From the records below, copy out exactly the lines from the one containing "Turn this picture" to the one containing "self.bound = text is not None", both included. Add nothing else.

— START Data for processing —

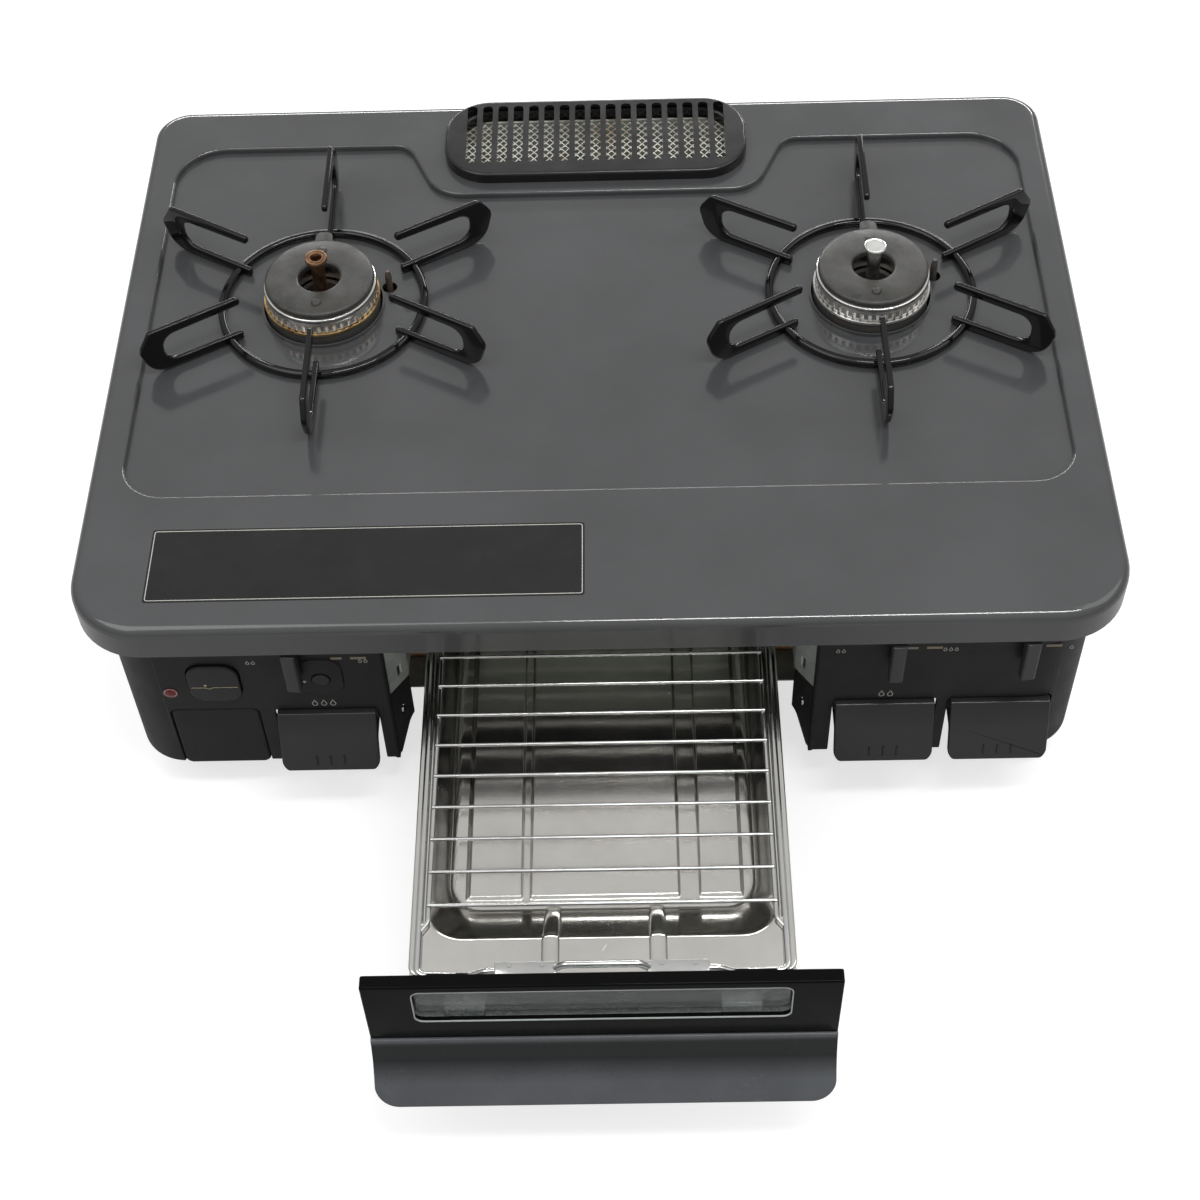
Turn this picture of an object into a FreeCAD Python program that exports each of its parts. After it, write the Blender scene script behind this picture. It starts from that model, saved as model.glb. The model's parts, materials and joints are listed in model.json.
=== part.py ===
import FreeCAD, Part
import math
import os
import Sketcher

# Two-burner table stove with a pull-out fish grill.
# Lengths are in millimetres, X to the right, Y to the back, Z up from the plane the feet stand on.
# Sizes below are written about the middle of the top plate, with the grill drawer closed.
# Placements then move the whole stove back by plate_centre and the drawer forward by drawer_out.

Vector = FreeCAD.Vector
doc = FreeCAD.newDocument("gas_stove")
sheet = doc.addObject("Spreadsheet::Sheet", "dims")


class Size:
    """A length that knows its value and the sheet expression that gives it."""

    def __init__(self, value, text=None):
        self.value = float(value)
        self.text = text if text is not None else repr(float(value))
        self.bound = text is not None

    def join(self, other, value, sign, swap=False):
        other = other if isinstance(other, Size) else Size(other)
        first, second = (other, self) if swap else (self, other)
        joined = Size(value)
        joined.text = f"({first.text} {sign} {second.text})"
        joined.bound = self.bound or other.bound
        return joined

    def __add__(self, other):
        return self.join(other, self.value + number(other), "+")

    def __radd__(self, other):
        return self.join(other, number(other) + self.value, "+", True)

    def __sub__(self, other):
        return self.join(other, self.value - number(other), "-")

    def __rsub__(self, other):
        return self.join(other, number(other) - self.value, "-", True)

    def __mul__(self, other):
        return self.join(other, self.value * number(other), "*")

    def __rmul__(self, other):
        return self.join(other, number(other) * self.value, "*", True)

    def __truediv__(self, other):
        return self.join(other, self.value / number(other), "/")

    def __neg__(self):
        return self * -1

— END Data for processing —
— START Data for processing —

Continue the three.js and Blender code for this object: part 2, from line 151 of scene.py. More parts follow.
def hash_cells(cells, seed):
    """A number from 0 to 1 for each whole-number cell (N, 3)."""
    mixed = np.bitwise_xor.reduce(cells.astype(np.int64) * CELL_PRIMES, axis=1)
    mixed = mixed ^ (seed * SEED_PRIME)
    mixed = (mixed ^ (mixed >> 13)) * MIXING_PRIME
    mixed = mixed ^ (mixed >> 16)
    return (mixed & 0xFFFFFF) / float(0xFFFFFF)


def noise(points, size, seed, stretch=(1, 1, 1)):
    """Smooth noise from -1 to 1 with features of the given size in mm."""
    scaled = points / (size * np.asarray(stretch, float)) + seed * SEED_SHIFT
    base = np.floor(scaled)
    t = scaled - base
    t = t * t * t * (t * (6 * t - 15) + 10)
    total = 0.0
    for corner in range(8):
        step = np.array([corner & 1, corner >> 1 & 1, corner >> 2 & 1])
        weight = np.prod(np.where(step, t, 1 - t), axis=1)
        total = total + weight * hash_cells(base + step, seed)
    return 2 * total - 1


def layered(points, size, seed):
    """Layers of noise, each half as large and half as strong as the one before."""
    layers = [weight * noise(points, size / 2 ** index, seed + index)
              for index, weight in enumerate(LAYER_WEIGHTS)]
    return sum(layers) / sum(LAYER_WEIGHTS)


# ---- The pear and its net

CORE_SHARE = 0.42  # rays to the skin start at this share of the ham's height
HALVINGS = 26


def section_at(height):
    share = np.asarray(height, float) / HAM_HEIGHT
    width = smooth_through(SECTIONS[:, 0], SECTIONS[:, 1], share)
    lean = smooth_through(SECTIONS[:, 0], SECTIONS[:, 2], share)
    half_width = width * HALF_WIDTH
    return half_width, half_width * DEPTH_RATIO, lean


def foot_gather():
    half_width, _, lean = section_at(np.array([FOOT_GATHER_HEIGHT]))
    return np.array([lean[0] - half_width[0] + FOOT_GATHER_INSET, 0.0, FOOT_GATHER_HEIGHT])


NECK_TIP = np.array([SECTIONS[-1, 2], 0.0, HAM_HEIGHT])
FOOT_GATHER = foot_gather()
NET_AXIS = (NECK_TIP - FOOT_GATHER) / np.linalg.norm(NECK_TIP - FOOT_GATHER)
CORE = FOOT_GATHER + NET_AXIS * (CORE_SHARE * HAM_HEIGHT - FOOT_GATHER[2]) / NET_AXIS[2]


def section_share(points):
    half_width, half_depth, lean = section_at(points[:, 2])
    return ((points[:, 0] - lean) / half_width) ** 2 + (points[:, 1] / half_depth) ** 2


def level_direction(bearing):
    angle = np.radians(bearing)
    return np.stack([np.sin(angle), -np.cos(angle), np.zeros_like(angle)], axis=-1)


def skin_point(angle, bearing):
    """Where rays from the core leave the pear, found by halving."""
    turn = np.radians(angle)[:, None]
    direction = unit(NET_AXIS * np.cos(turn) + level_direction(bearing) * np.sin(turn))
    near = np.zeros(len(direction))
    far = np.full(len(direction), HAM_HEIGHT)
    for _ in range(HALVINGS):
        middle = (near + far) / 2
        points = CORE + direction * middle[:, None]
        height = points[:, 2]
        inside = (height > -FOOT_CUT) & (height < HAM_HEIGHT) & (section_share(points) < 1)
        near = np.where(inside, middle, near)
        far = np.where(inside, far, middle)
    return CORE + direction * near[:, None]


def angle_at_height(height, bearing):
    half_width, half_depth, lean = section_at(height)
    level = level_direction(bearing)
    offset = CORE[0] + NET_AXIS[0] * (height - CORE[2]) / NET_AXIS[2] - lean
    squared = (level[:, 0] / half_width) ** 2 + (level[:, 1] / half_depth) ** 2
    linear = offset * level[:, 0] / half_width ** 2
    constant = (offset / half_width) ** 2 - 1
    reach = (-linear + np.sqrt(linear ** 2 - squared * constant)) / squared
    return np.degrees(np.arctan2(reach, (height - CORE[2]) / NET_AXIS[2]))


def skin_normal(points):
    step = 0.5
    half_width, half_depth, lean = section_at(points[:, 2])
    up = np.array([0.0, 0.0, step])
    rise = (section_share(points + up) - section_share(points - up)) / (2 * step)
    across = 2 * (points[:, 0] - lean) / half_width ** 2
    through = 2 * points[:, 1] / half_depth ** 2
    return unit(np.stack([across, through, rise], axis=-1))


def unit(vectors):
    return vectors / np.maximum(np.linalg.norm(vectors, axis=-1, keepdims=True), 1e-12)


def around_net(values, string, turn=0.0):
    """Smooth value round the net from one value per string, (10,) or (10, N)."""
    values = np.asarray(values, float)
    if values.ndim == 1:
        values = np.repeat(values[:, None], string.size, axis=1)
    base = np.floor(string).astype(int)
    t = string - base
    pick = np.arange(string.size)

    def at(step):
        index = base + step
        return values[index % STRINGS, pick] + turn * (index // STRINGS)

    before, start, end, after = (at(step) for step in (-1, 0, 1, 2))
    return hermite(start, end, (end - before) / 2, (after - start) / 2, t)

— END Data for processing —

• _Written solution_:
Turn this picture of an object into a FreeCAD Python program that exports each of its parts. After it, write the Blender scene script behind this picture. It starts from that model, saved as model.glb. The model's parts, materials and joints are listed in model.json.
=== part.py ===
import FreeCAD, Part
import math
import os
import Sketcher

# Two-burner table stove with a pull-out fish grill.
# Lengths are in millimetres, X to the right, Y to the back, Z up from the plane the feet stand on.
# Sizes below are written about the middle of the top plate, with the grill drawer closed.
# Placements then move the whole stove back by plate_centre and the drawer forward by drawer_out.

Vector = FreeCAD.Vector
doc = FreeCAD.newDocument("gas_stove")
sheet = doc.addObject("Spreadsheet::Sheet", "dims")


class Size:
    """A length that knows its value and the sheet expression that gives it."""

    def __init__(self, value, text=None):
        self.value = float(value)
        self.text = text if text is not None else repr(float(value))
        self.bound = text is not None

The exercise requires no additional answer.